Graph Grammars for Molecular Substructure Search

There are many chemical description languages that are used currently, such as the Sybyl Line Notation (SLN) or the SMILES Arbitrary Target Specification (SMARTS). All of those describe molecular structures in the form of strings. These languages tend to be very complex and require significant training efforts before they can be routinely used. Furthermore, these languages do not support some relevant queries, such as the requirement that two substructures in the molecule are arbitrary but identical. To make matters worse, parsing and matching such patterns against databases of molecules is a very complex and time-consuming task. The related search problem is NP-complete. These description languages often suffer from the lack of a formal definition of their semantics. To circumvent these problems, we want to use graph grammars to describe substructures in a more direct and hence more intuitive way.

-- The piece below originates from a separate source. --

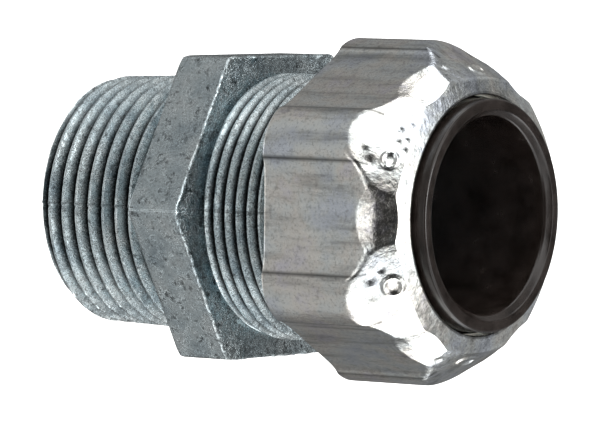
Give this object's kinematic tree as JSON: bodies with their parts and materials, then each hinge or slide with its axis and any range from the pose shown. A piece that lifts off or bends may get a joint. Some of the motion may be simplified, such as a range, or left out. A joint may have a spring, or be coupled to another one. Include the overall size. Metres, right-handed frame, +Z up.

Even graph grammars of very simple form allow a high expressive power, which almost reaches that of SMARTS. Graph grammars allow to specify some interesting substructures beyond the expressive power of SMARTS. Although the related search problem remains NP-complete, as they have almost the same expressive power. We are implementing a matching algorithm based on backward substitution. We will be able to answer many queries of the practitioners and get an early feedback on the relevant results in order to appropriately define the generality of the transformation rules. Deriving efficient algorithms for the most interesting formal languages will be the main work in this project.